▼▼▼

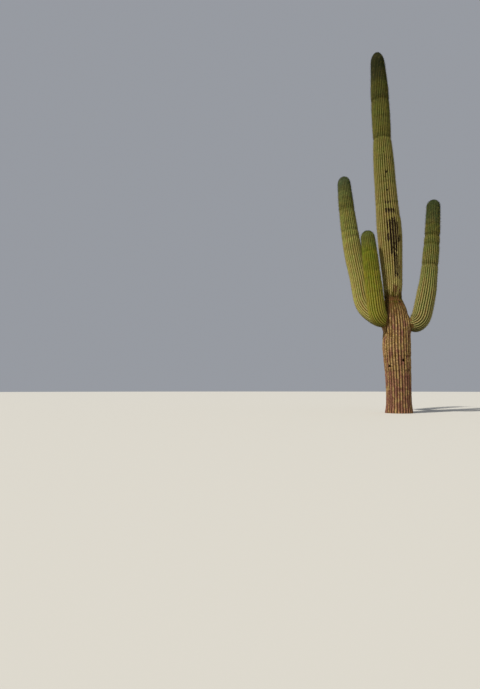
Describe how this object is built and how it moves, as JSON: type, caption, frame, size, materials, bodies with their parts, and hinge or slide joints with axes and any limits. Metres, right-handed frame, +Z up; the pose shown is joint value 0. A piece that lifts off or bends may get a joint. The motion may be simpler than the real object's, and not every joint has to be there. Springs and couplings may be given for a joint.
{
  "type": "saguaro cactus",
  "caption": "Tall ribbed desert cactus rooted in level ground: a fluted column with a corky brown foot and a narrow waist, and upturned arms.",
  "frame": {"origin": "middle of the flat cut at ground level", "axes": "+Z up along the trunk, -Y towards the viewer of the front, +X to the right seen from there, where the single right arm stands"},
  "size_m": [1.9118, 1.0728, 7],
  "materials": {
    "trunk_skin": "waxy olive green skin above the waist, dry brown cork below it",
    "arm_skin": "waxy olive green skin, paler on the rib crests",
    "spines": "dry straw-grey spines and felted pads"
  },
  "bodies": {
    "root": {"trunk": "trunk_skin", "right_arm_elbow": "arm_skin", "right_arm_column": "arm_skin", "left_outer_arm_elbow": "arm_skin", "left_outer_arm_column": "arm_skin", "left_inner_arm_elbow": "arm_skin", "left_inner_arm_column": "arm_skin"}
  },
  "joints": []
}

▲▲▲

Work instructions
Reproduce the complete set of lines precisely as supplied.

Task output
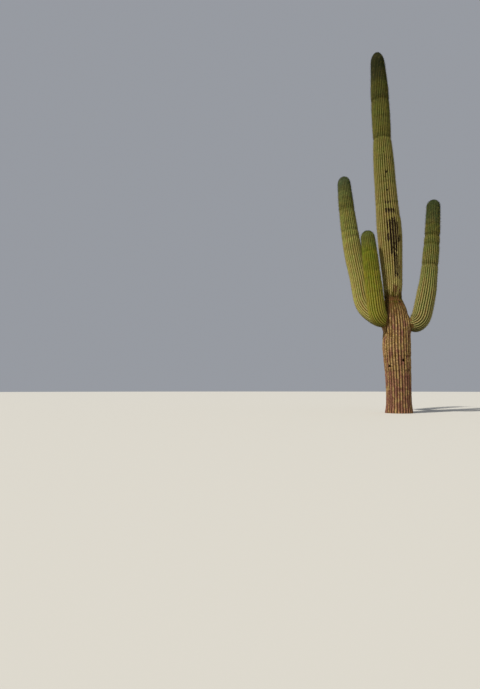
Describe how this object is built and how it moves, as JSON: type, caption, frame, size, materials, bodies with their parts, and hinge or slide joints with axes and any limits. Metres, right-handed frame, +Z up; the pose shown is joint value 0. A piece that lifts off or bends may get a joint. The motion may be simpler than the real object's, and not every joint has to be there. Springs and couplings may be given for a joint.
{
  "type": "saguaro cactus",
  "caption": "Tall ribbed desert cactus rooted in level ground: a fluted column with a corky brown foot and a narrow waist, and upturned arms.",
  "frame": {"origin": "middle of the flat cut at ground level", "axes": "+Z up along the trunk, -Y towards the viewer of the front, +X to the right seen from there, where the single right arm stands"},
  "size_m": [1.9118, 1.0728, 7],
  "materials": {
    "trunk_skin": "waxy olive green skin above the waist, dry brown cork below it",
    "arm_skin": "waxy olive green skin, paler on the rib crests",
    "spines": "dry straw-grey spines and felted pads"
  },
  "bodies": {
    "root": {"trunk": "trunk_skin", "right_arm_elbow": "arm_skin", "right_arm_column": "arm_skin", "left_outer_arm_elbow": "arm_skin", "left_outer_arm_column": "arm_skin", "left_inner_arm_elbow": "arm_skin", "left_inner_arm_column": "arm_skin"}
  },
  "joints": []
}